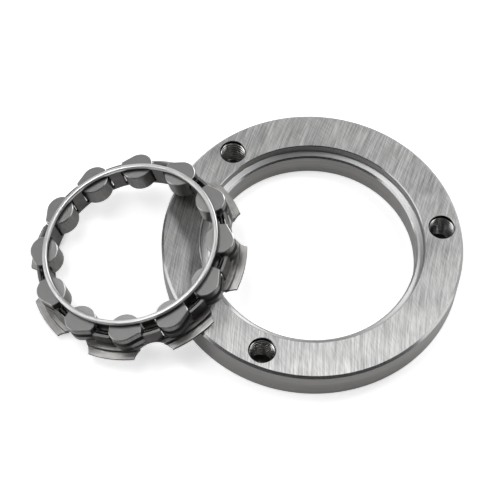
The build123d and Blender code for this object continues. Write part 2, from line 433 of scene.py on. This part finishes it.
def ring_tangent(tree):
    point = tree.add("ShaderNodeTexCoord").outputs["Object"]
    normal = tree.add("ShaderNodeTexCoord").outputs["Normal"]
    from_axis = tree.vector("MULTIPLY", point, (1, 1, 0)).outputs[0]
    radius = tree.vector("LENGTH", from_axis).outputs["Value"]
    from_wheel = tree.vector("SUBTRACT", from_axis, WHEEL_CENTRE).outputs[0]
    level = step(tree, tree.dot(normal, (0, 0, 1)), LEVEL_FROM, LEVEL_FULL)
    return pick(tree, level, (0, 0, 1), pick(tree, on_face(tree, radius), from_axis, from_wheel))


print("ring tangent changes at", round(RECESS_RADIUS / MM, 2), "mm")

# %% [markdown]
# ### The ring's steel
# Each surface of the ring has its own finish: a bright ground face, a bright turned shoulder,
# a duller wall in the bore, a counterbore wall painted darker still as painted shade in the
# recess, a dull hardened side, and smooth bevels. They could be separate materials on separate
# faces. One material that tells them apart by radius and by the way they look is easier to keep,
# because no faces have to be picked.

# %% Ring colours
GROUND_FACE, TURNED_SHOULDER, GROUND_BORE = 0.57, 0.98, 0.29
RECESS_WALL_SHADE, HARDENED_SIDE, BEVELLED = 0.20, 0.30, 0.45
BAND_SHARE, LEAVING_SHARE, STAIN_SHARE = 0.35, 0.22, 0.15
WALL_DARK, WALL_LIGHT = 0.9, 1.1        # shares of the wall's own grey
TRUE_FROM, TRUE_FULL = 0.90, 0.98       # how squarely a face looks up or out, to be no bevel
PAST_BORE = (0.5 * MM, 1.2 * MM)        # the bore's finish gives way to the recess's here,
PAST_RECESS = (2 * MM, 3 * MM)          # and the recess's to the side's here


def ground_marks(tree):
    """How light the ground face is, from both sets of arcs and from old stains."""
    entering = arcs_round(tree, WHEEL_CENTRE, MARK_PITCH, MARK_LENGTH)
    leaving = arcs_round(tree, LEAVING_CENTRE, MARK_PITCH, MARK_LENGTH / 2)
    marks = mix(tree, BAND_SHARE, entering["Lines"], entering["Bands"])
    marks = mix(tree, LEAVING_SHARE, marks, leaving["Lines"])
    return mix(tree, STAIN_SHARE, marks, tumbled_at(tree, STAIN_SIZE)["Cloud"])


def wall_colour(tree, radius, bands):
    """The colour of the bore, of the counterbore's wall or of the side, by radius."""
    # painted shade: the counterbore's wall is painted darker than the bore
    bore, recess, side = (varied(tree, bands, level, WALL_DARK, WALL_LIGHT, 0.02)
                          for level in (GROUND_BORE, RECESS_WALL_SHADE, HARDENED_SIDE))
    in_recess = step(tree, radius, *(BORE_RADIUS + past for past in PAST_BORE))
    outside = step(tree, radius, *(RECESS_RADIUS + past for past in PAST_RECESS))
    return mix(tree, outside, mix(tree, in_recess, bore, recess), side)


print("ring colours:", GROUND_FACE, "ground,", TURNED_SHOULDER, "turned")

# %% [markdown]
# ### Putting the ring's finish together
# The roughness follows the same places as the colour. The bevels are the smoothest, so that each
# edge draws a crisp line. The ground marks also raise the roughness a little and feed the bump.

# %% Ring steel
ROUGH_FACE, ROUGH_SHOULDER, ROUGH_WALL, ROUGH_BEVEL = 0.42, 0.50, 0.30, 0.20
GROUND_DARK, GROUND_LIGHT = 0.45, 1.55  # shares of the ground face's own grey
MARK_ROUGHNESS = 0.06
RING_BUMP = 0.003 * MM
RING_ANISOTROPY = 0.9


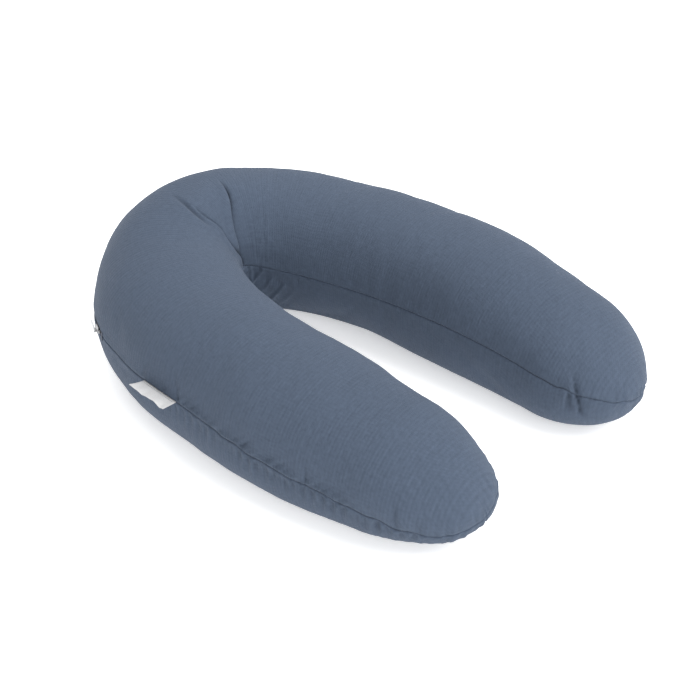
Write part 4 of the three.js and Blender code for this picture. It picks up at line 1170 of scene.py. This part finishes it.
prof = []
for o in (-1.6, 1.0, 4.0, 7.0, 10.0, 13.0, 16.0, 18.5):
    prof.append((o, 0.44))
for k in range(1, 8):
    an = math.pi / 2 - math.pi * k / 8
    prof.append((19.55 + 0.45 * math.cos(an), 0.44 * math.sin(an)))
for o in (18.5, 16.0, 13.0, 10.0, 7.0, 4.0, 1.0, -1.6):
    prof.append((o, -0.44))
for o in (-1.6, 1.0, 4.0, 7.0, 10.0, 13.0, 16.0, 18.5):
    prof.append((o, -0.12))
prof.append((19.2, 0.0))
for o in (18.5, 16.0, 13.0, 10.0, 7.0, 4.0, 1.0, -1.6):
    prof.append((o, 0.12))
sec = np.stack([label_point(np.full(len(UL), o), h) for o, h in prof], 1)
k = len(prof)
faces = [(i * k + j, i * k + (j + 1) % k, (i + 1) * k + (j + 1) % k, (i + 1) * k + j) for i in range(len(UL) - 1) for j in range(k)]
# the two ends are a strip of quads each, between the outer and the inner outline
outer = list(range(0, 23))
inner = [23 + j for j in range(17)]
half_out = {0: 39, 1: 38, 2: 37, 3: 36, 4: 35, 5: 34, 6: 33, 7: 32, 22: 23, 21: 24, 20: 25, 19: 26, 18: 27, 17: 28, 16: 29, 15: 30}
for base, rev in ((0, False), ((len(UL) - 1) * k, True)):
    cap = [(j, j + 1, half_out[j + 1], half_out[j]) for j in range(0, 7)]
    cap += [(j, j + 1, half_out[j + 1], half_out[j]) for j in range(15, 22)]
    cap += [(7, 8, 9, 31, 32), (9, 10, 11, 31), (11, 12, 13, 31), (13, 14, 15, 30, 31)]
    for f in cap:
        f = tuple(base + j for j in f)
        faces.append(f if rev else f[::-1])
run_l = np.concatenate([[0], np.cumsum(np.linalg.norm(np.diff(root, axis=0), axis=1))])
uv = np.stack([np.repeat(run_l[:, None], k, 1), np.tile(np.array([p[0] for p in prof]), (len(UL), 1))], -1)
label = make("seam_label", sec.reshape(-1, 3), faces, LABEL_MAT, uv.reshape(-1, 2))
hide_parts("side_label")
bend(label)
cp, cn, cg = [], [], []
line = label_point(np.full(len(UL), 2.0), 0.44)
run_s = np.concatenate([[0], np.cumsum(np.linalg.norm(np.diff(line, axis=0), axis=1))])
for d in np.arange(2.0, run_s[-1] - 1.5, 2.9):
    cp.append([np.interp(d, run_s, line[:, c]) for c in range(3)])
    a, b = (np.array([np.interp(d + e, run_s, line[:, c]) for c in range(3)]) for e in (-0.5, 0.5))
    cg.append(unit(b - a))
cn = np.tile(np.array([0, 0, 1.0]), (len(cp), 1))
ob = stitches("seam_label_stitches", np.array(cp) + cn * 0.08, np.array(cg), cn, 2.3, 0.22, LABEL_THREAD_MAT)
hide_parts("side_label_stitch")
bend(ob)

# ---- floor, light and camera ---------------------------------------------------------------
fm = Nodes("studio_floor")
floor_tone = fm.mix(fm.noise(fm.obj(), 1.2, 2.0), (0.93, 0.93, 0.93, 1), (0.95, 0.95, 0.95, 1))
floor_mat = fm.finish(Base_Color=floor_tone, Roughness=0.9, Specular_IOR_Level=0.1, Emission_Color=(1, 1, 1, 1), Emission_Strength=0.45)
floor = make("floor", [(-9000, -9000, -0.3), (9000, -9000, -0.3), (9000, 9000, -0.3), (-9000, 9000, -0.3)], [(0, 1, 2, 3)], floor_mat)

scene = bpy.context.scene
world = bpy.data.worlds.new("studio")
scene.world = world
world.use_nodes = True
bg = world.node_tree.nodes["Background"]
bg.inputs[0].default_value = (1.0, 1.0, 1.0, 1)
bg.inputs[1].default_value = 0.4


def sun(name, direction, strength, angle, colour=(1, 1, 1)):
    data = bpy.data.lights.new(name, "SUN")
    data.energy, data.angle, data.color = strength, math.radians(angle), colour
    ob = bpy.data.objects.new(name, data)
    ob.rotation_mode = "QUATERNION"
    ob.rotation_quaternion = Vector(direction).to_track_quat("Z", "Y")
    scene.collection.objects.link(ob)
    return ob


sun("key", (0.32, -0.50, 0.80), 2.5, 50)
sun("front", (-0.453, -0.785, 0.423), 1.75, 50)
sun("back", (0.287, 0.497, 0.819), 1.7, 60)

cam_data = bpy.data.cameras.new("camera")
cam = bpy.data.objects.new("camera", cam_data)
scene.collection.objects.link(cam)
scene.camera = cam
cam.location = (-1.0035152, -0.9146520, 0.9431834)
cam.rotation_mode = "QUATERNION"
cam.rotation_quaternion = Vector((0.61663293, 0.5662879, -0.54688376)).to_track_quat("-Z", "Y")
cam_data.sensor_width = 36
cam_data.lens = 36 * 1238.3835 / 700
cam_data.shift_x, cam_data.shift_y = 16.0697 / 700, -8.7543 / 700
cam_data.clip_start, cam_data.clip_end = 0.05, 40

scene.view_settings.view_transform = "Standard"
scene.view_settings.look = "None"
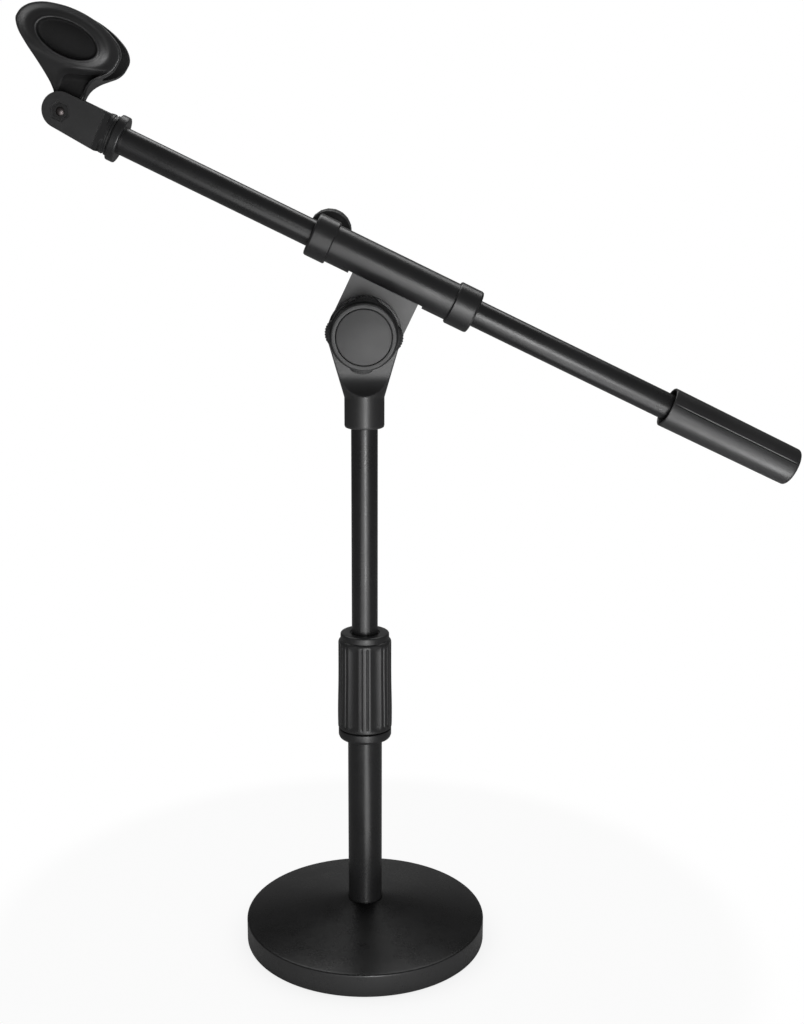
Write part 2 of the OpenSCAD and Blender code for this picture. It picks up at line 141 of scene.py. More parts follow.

▶ _WORK TO COMPLETE_
Scan the listing above. Gather each line that contains the word "finishes".

▶ _EXERCISE SOLUTION_
The build123d and Blender code for this object continues. Write part 2, from line 433 of scene.py on. This part finishes it.
Write part 4 of the three.js and Blender code for this picture. It picks up at line 1170 of scene.py. This part finishes it.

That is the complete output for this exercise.